Timing That Means Something

Dia De Los Deftones isn’t just thrown together in November because it’s convenient—it’s aligned with Día de los Muertos, a holiday rooted in honoring the dead with color, music, and joy. The vibe at Petco Park reflects that: bold visuals, fan-made altars, and an atmosphere that feels celebratory rather than somber. In a city like San Diego, with its deep Mexican cultural influence, that connection feels genuine, not gimmicky.

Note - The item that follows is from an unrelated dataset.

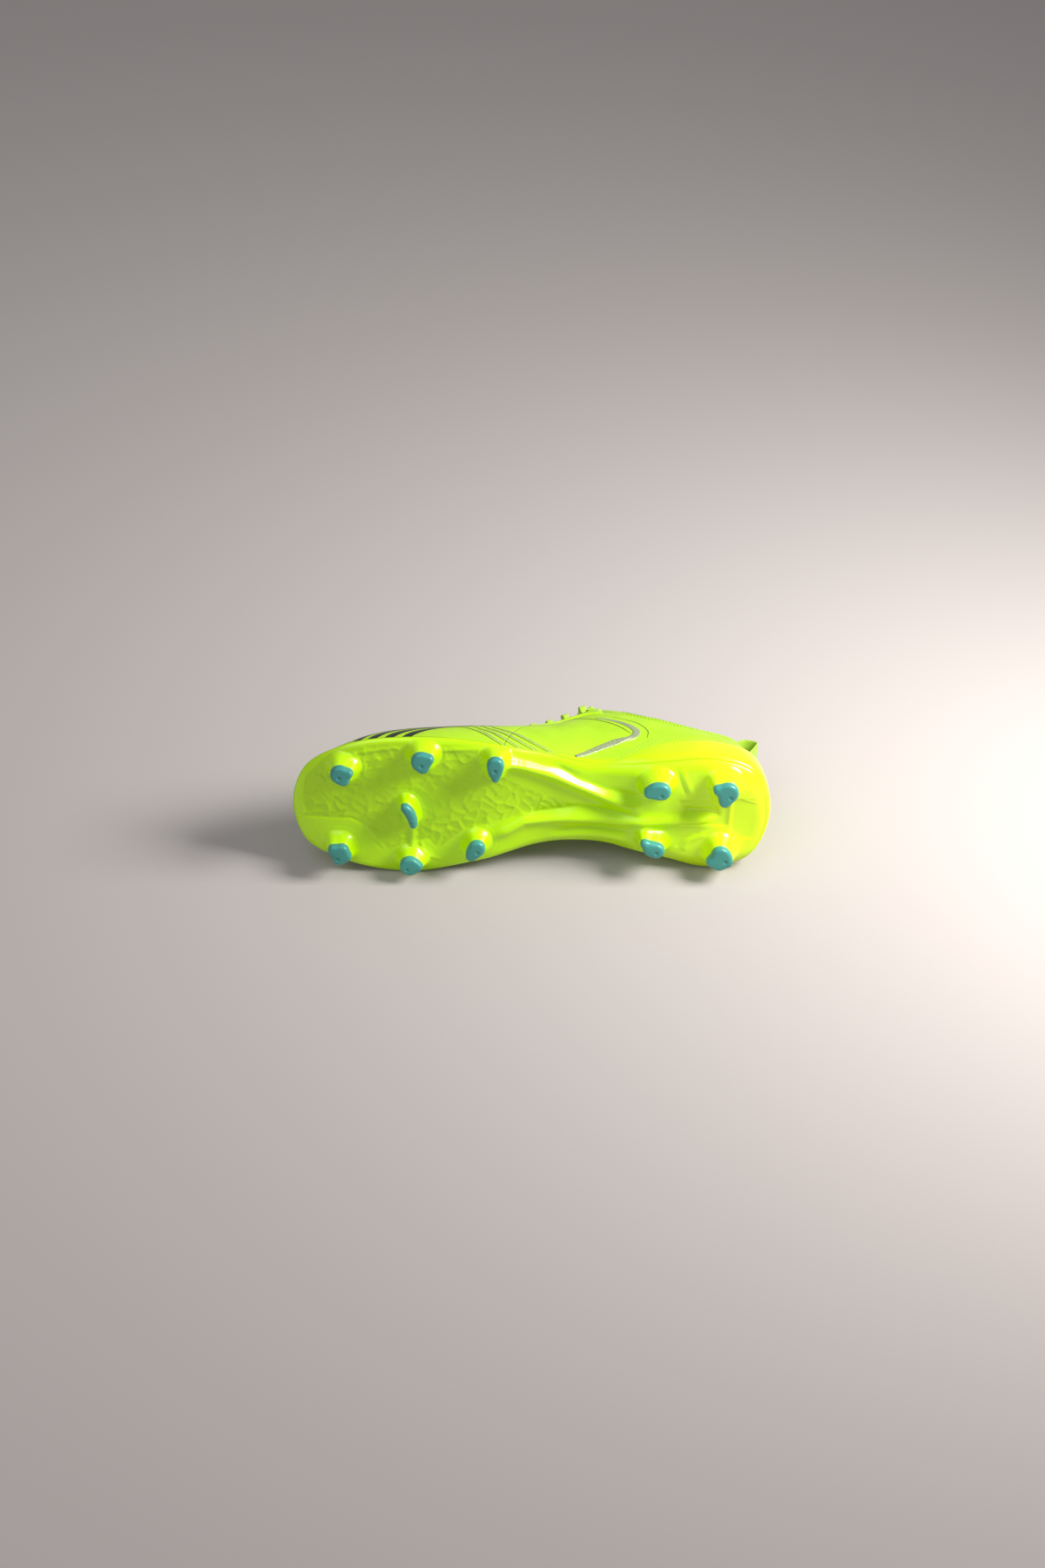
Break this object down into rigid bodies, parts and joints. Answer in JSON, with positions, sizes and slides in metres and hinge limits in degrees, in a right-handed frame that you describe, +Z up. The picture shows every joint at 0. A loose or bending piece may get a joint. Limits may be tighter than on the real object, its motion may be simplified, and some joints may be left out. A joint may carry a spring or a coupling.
{
  "type": "soccer cleat",
  "caption": "Left soccer boot: moulded plate with teal-tipped conical studs, smooth lime upper, laced throat, padded collar and heel pull loop.",
  "frame": {"origin": "middle of the boot's footprint, on the ground plane under the studs", "axes": "+Z up from the ground, toe towards -Y, heel towards +Y, outer (lateral) side towards +X; this is the left boot"},
  "size_m": [0.094, 0.2872, 0.1082],
  "materials": {
    "plate": "glossy bright lime moulded TPU",
    "tip": "satin teal moulded TPU stud tips",
    "upper": "smooth coated synthetic, lime",
    "overlay": "bonded synthetic overlay, lime",
    "band": "silver-grey bonded film",
    "lining": "knit textile lining, lime",
    "foam": "open-cell collar foam",
    "stiffener": "thermoformed stiffener sheet",
    "board": "fibre insole board",
    "sockliner": "textile-topped moulded foam insole",
    "lace": "flat woven lace, lime"
  },
  "bodies": {
    "boot": {"outsole_plate": "plate", "stud_tip_toe_lateral": "tip", "stud_tip_toe_medial": "tip", "stud_tip_ball_lateral": "tip", "stud_tip_ball_medial": "tip", "stud_tip_arch_lateral": "tip", "stud_tip_arch_medial": "tip", "stud_tip_centre": "tip", "stud_tip_heel_front_lateral": "tip", "stud_tip_heel_front_medial": "tip", "stud_tip_heel_rear_lateral": "tip", "stud_tip_heel_rear_medial": "tip", "vamp": "upper", "quarter_lateral": "upper", "eyestay_lateral": "overlay", "side_band_lateral": "band", "quarter_medial": "upper", "eyestay_medial": "overlay", "side_band_medial": "band", "heel_panel": "upper", "toe_puff": "stiffener", "heel_counter": "stiffener", "collar_foam": "foam", "collar_binding": "overlay", "lining": "lining", "insole_board": "board", "sockliner": "sockliner", "tongue": "upper", "lace": "lace", "pull_tab": "overlay"},
    "tongue_top": {"tongue_flap": "upper"}
  },
  "joints": [
    {"name": "tongue_fold", "type": "hinge", "parent": "boot", "child": "tongue_top", "pos_m": [0.00242, 0.04421, 0.09585], "axis": [1, 0, 0], "range_deg": [-20, 45], "stiffness_Nm_per_rad": 0.01}
  ]
}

The Album That’s Driving the Buzz

The hype this year is amplified by Deftones’ upcoming tenth studio album, Private Music, dropping August 22 via Reprise/Warner Records. Co-produced with Nick Raskulinecz—the same guy who’s worked with Alice In Chains and Foo Fighters—it’s already got fans talking thanks to the lead single “My Mind Is a Mountain”. That track alone shows Deftones leaning into dynamic shifts and moody textures that will no doubt translate into live magic.

A second single, “Milk of the Madonna”, just dropped, and if the first two cuts are any indication, Private Music is going to be a layered, immersive record—exactly the kind of material that makes for goosebump-inducing festival moments.

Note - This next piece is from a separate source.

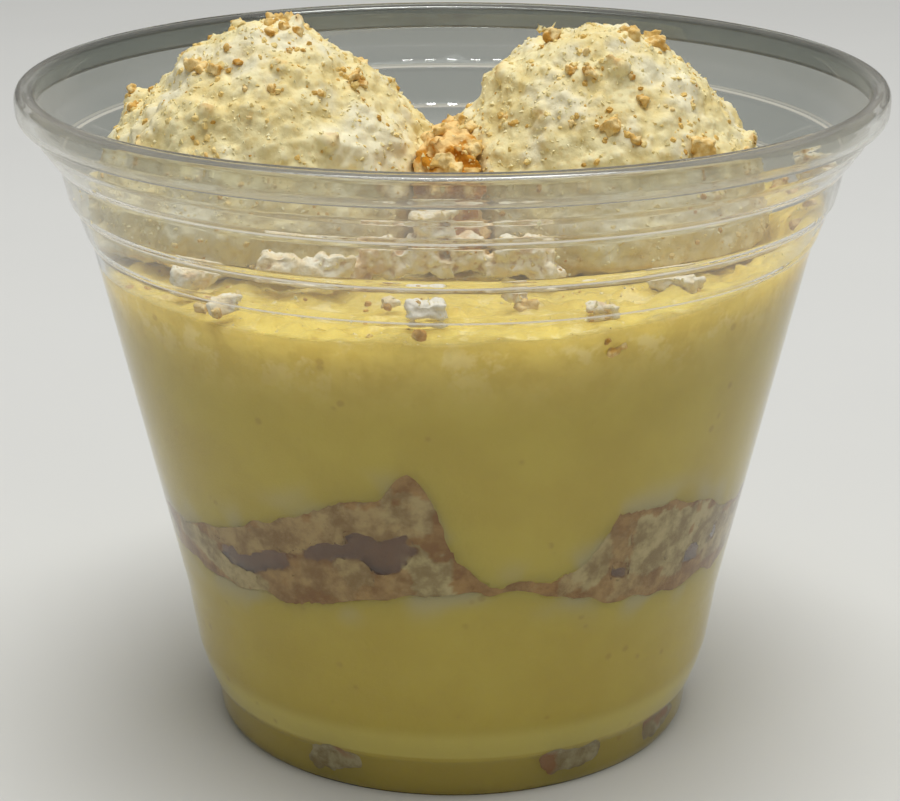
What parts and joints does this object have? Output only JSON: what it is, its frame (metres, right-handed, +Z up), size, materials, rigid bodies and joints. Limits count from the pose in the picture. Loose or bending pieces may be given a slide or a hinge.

More Than a One-Off: A Full-On Comeback Cycle

Dia De Los Deftones 2025 isn’t the endgame—it’s the launch pad for an entire new chapter. The band’s already lined up a massive UK and European arena tour for early 2026, kicking off January 29 in Paris and wrapping February 20 at London’s O2. And they’re not going it alone—Denzel Curry and Drug Church are on every date, adding even more stylistic variety to the bill.

It’s a bold move, and a welcome return to big venues after years of alternating between intimate, curated events and one-off festival slots. For longtime fans, it’s the Deftones doing what they do best: staying unpredictable while keeping quality high.

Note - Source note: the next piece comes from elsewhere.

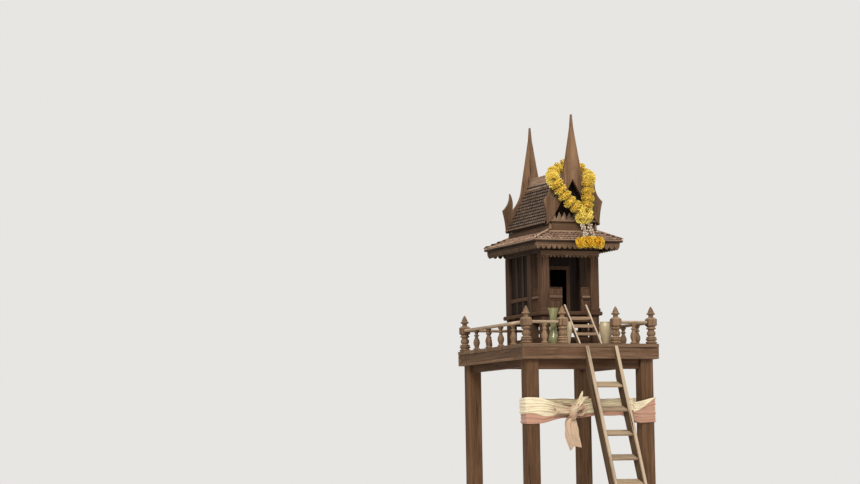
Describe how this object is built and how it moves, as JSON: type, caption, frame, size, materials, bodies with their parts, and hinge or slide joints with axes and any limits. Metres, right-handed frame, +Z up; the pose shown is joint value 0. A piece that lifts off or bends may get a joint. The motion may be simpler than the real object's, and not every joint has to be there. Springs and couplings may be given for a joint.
{
  "type": "spirit house on posts",
  "caption": "Small wooden shrine house on a railed deck carried by four posts, with ladders, a tiled roof with tall gable spires, a flower garland and a cloth sash.",
  "frame": {"origin": "on the ground, under the middle of the whole footprint, ladder included", "axes": "+X right along the front, +Y to the back of the house, +Z up"},
  "size_m": [0.62, 1.1928, 2.0795],
  "materials": {
    "post_wood": "weathered, matt",
    "deck_wood": "weathered, matt",
    "turned_wood": "worn stain, matt",
    "wall_wood": "dark stain, matt",
    "carved_wood": "dark stain, matt",
    "roof_tile": "weathered wooden scales, matt",
    "spire_wood": "bare weathered wood, matt",
    "ladder_wood": "bare weathered wood, matt",
    "marigold": "dense petals",
    "crown_flower": "soft white",
    "sash_cloth": "thin cotton, faded pink and cream",
    "green_glass": "green bottle glass",
    "white_glaze": "white glaze"
  },
  "bodies": {
    "root": {"leg_front_left": "post_wood", "leg_front_right": "post_wood", "leg_back_left": "post_wood", "leg_back_right": "post_wood", "header_beams": "post_wood", "deck_boards": "deck_wood", "deck_fascias": "deck_wood", "house_floor": "deck_wood", "house_stilts": "deck_wood", "base_beams": "deck_wood", "newel_posts": "turned_wood", "balusters": "turned_wood", "handrails": "turned_wood", "porch_posts": "wall_wood", "wall_posts": "wall_wood", "left_wall": "wall_wood", "right_wall": "wall_wood", "back_wall": "wall_wood", "front_wall_left": "wall_wood", "front_wall_right": "wall_wood", "wall_over_door": "wall_wood", "porch_panels": "wall_wood", "dado_rails": "wall_wood", "wall_battens": "wall_wood", "wall_plates": "wall_wood", "ceiling": "wall_wood", "eave_boards": "carved_wood", "porch_valance": "carved_wood", "frieze_boards": "carved_wood", "roof_kerbs": "carved_wood", "gable_panels": "carved_wood", "skirt_roof": "roof_tile", "roof_left": "roof_tile", "roof_right": "roof_tile", "ridge_cap": "roof_tile", "gable_boards_front": "spire_wood", "gable_boards_back": "spire_wood", "ladder_rails": "ladder_wood", "ladder_treads": "ladder_wood", "porch_ladder_rails": "ladder_wood", "porch_ladder_treads": "ladder_wood", "garland": "marigold", "flower_pendant": "marigold", "flower_strings": "crown_flower", "cloth_sash": "sash_cloth", "sash_bow": "sash_cloth", "green_vase": "green_glass", "white_vases": "white_glaze"}
  },
  "joints": []
}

Resilience, On and Off Stage

This year hasn’t been without its setbacks. The band had to pull out of their Glastonbury Other Stage set at the last minute due to illness—a huge disappointment for both fans and the festival itself. But if there’s one thing Deftones have proven over three decades, it’s that they bounce back hard.

Case in point: their summer show at London’s Crystal Palace Park was nothing short of a career-spanning victory lap, with a setlist that swung from Adrenaline to Ohms without missing a beat. That same “push through it” energy is now fueling their festival plans, their album rollout, and their global tour schedule.


How to Be There

If you want in, here’s the deal: pre-sale tickets went live July 23, and general sale opened July 25 at 10 a.m. PT. Given the lineup, the timing, and the fact that Deftones festivals have a history of selling fast, hesitation isn’t your friend.

Petco Park will be running two stages, meaning minimal downtime between acts and plenty of space to wander, grab a drink, and soak in the Día de los Muertos visuals. If you’ve never been, picture it as part music festival, part cultural celebration, part family reunion for people whose family happens to be really into genre-bending music.


Why This One Matters

In the endless churn of festival season, a lot of lineups blur together. But Dia De Los Deftones stands out because it reflects the personality of the band at its core—curious, fearless, and committed to doing things on their own terms. It’s not just about booking big names; it’s about creating an experience that feels alive, relevant, and slightly unpredictable.

With Private Music about to drop, a tour on the horizon, and a lineup that could only exist here, Dia De Los Deftones 2025 is shaping up to be more than just a great day in San Diego—it’s the opening statement in Deftones’ next big chapter.